Start Source excerpt

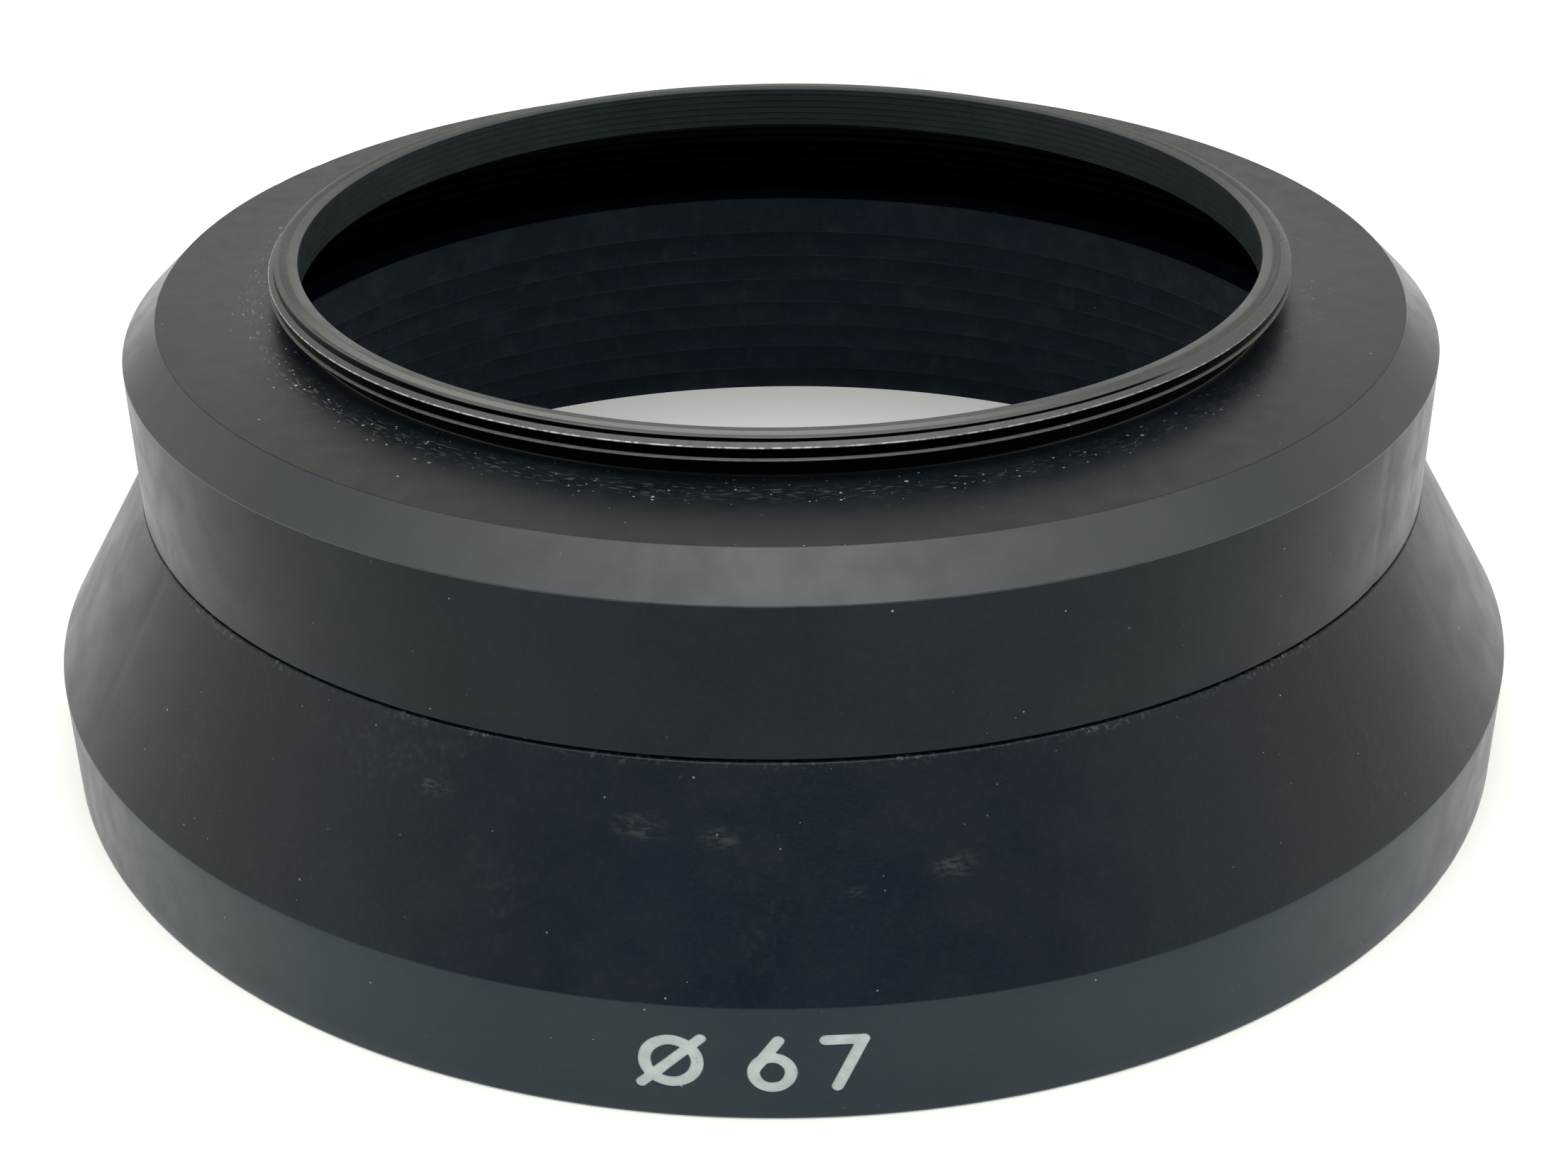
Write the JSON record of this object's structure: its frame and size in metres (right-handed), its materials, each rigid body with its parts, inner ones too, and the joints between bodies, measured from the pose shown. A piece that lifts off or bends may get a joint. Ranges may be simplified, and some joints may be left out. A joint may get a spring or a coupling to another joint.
{
  "type": "lens hood",
  "caption": "Flared round lens hood in black metal, made of a threaded adapter ring and a stepped cone that part at a seam.",
  "frame": {"origin": "centre of the front rim, on the plane the hood stands on", "axes": "+Z is the optical axis, from the front rim towards the lens; -Y faces the size mark"},
  "size_m": [0.0996, 0.0996, 0.0331],
  "materials": {
    "black_anodised": "satin black anodised",
    "white_paint": "satin paint"
  },
  "bodies": {
    "hood": {"front_hood": "black_anodised", "size_mark": "white_paint"},
    "ring": {"adapter_ring": "black_anodised"}
  },
  "joints": [
    {"name": "ring_lift", "type": "slide", "parent": "hood", "child": "ring", "axis": [0, 0, 1], "range_m": [0, 0.03]}
  ]
}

End Source excerpt

* **Task to complete**
Extract each line of the material exactly as it stands.

* **Solution for this problem**
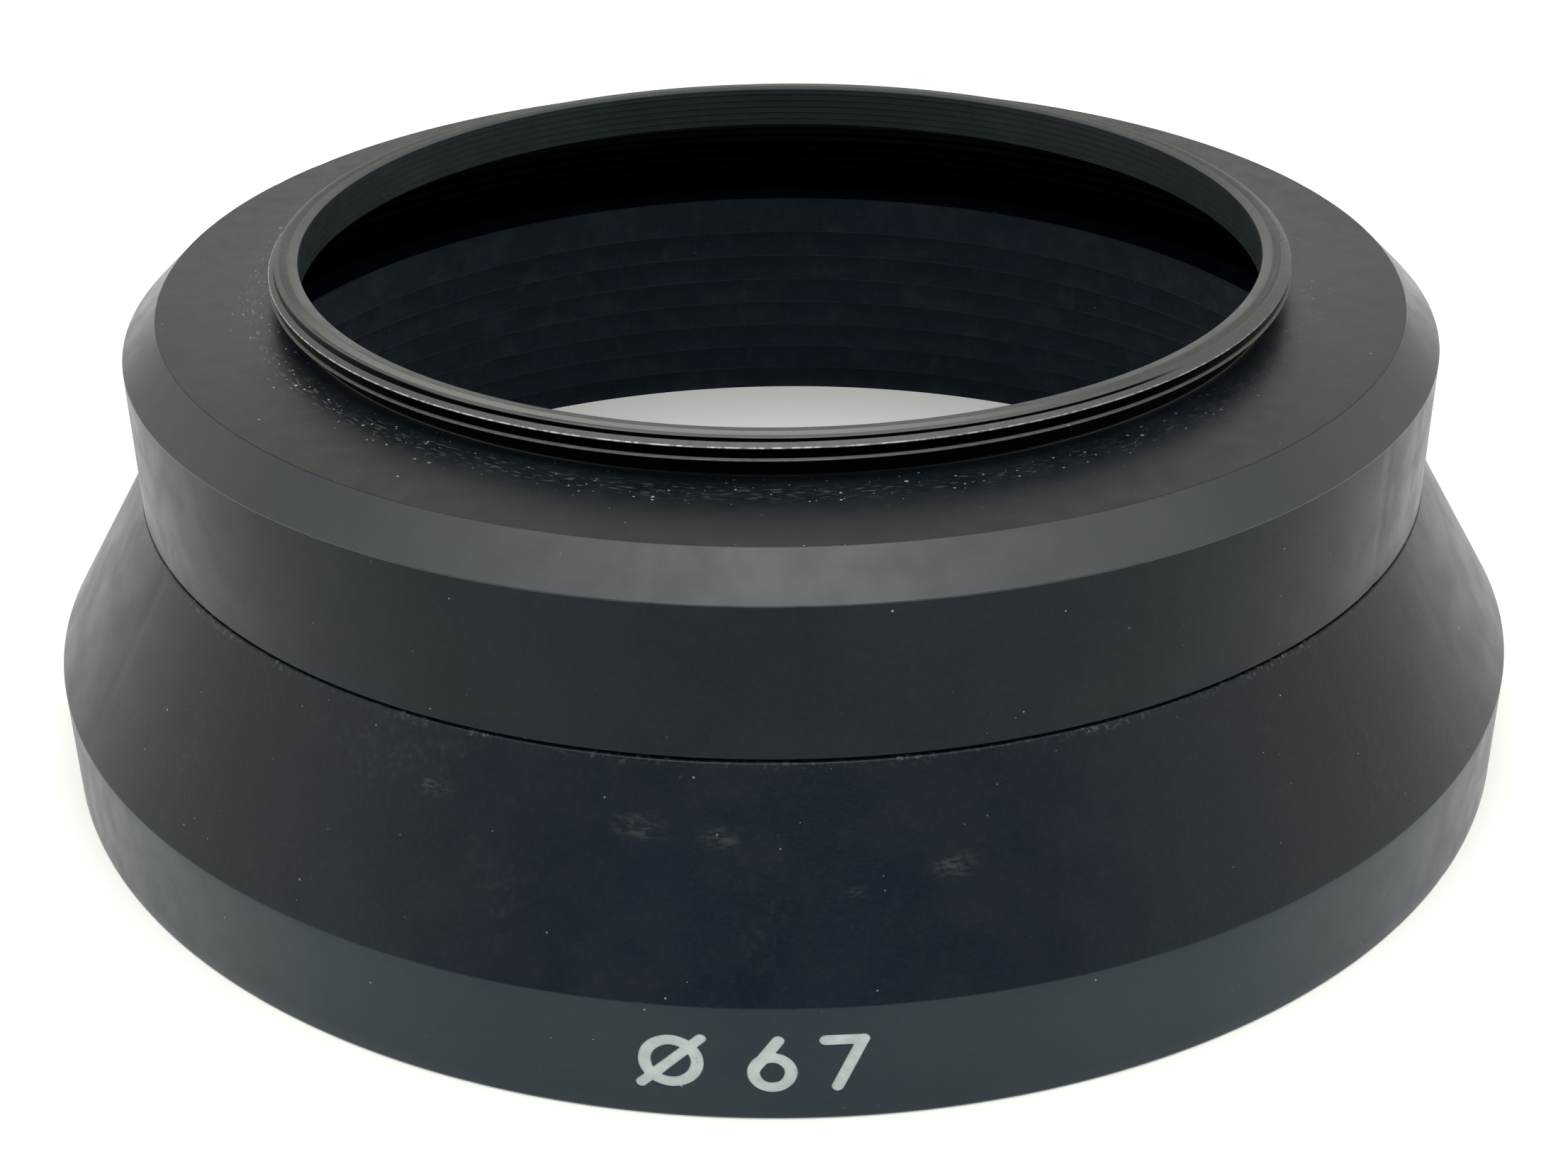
Write the JSON record of this object's structure: its frame and size in metres (right-handed), its materials, each rigid body with its parts, inner ones too, and the joints between bodies, measured from the pose shown. A piece that lifts off or bends may get a joint. Ranges may be simplified, and some joints may be left out. A joint may get a spring or a coupling to another joint.
{
  "type": "lens hood",
  "caption": "Flared round lens hood in black metal, made of a threaded adapter ring and a stepped cone that part at a seam.",
  "frame": {"origin": "centre of the front rim, on the plane the hood stands on", "axes": "+Z is the optical axis, from the front rim towards the lens; -Y faces the size mark"},
  "size_m": [0.0996, 0.0996, 0.0331],
  "materials": {
    "black_anodised": "satin black anodised",
    "white_paint": "satin paint"
  },
  "bodies": {
    "hood": {"front_hood": "black_anodised", "size_mark": "white_paint"},
    "ring": {"adapter_ring": "black_anodised"}
  },
  "joints": [
    {"name": "ring_lift", "type": "slide", "parent": "hood", "child": "ring", "axis": [0, 0, 1], "range_m": [0, 0.03]}
  ]
}